There was only one window in this room, and any probing with a penknife showed that there had been two, the latter blocked by an exterior extension which contained the lavatory. In the blocked window recess was a painting of glazing bars through which climbing roses were set against a very blue sky. The painting was loose, and to my everlasting regret, I didn’t dare to make a hole big enough to extract it! (I had been in awful trouble for removing canvas from the staircase walls and revealing odd bits of panelling here and there and a cupboard on the landing - a venture undertaken while my parents were on holiday as a surprise for their return. It was!!! There was no DIY philosophy in those days, and materials were hard to come by.) This room with a fireplace was for a time the sitting room of a former German POW from the camp in Ampthill Park - Heinz Mehner, and his English wife Penny. He was an electrician and helped my father get established. When they left (after a ‘scene') the room became my parents' bedroom, later a cycle store, ultimately, after my parents moved to Lea Road, try study.
The second flight of stairs (very steep - the lower staircase was a beautiful genteel Georgian one - I think it had been moved from elsewhere in the house) led from the landing outside the above room, to the top floor. Here (Oh, so cold in winter) was a bedroom facing south, with views of Sharpenhoe Clapper. At first this was the Mehner's room, then my sister's, then mine and ultimately, when I created my own flat on the top floor in the late 1960s, my kitchen.
Overlooking the White Hart yard was a small room, first my sister's, then my sitting room, for a time my bedroom, ultimately the spare room.
There were rooms in the front of the house, a very large one with three windows which began as my parents’ room and finally (with dummy fireplace and surround made by Ian Page) became sitting room. Next door, with windows, was my bedroom, later sitting room/study, finally bedroom again.
Between this front bedroom and the south-facing one was a cupboard with boarded back which I, naturally, removed, to discover a passage leading to a bolted six-panel door. This opened onto a remarkable feature — a vast area, unfinished from the 1820s, void between the ceiling joists of the Cheeseman’s flat below and the roof, with two windows overlooking the Market Square and a third the back yard. Between the rafters stretched row upon row of string where in the last century, the Allen’s had dried bunches of herbs - mostly lavender - ready to use in their distillery. Planks across the joists of the ceiling below had obviously formed a catwalk for reaching the herbs. From then on I had visions of this area as an extension of my territory - but nothing came of my plans, and it was left to the Cheeseman’s, who bought the property from my parents some 20 years later, to do something about it.

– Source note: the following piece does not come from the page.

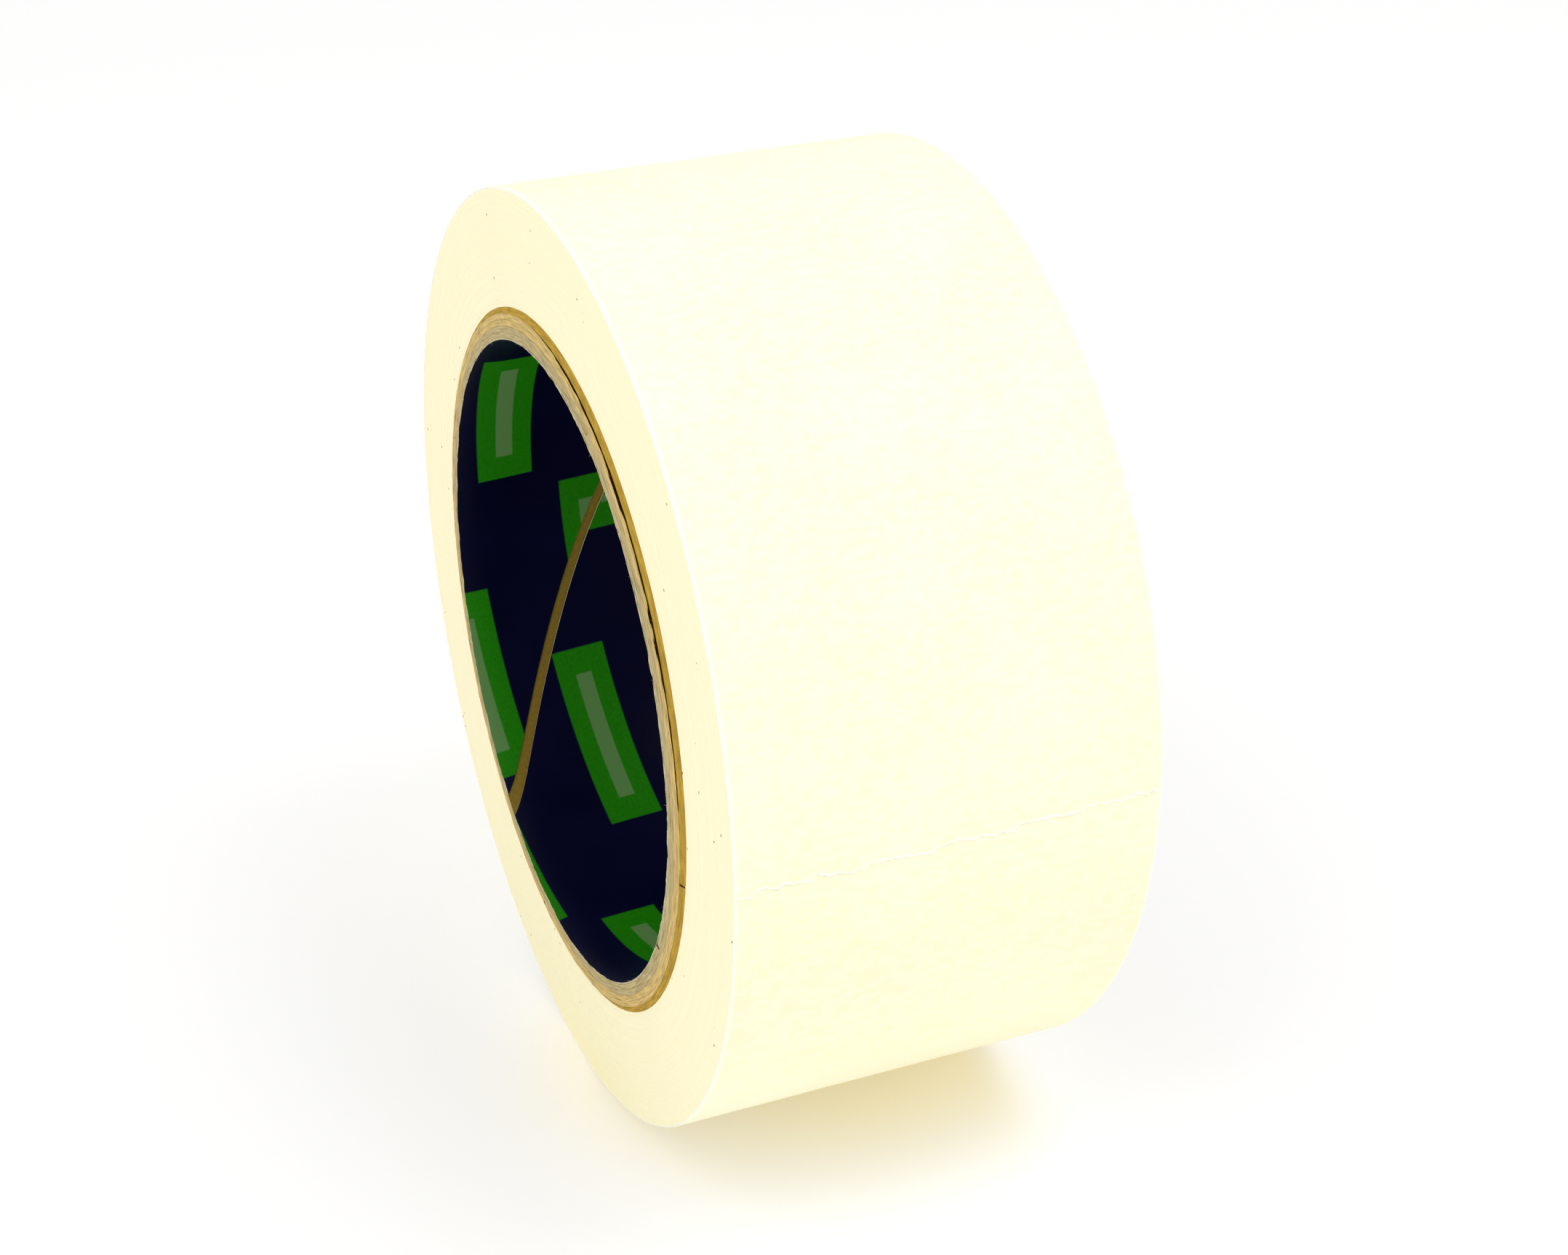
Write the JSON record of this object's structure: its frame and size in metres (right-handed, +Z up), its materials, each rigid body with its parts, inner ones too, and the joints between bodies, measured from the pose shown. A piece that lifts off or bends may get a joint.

During the very late 1940s and early 1950s I had been much involved with Mrs Marion Du Sautoy (a friend of my Great Aunt ‘Poker’) who lived at 97 Dunstable Street. Her husband had died in 1947 leaving her the vast (then undivided) house crammed from attic to cellars, outbuildings and barns, with the possessions of his unmarried or childless dead maternal relatives of earlier generations, which had been brought to Ampthill and tucked away. Mrs Du Sautoy had very poor eyesight indeed, and was in any case quite elderly, so welcomed my help whenever I could give it.
The clearing out of No. 97 unearthed an overwhelming mass of Victoriana and earlier bric-a-brac, then of no real interest to such dealers as there were: how different things would be today. Because of my ‘museum' and because I was genuinely interested, I was offered a great deal - and accepted it. (And there is another story.) Then Mrs Du Sautoy gained possession of her adjoining house, 99 Dunstable Street, which she had repaired and redecorated prior to moving in herself. For much of the time this was going on she was staying at a hotel in Bournemouth or with her sister in Ireland, and I acted as her Ampthill agent. (I also kept an eye on 'The Garden Opposite' - where the supermarket is now.)
My interest in the Georgian period was almost inevitable given my historical inclination and Ampthill up-bringing, and the combination of my 97/99 Dunstable Street experiences with the move to the 1820s 3 Church Street at a time when I was ready to develop an independent life-style was an overwhelming influence on all my thoughts and activities at that time.
And then, in September 1952 I was called up for my National Service. I went with considerable foreboding, but evetually found it a most valuable experience, having a much more interesting job than most of my contemporaries. Nevertheless, there were long hours of total boredom and inactivity - particularly in training at Aldershot and on the six-week troop ship voyage to Japan. As in the 1690s Lord Ailesbury enlivened his incarceration in the Tower of London by designing imaginary gardens which would be far too costly to create, so I spent my time devising schemes to make a library in the void adjoining my bedroom, and otherwise develop the property. In my letters I bombard my father with orders to get this and that done before I come home the next time, etc., etc. Of course, he didn’t do it. To start with, he couldn’t afford my grandiose schemes, and even if he had wanted to, he would not have been able to get the necessary permits then required for building materials.
But it gave me something to think about, and I achieved some of my domestic ambitions in the late 1960s at 3 Church Street, and probably all of them - except the cottage in Suffolk - at Foulislea Cottage from the 1970s.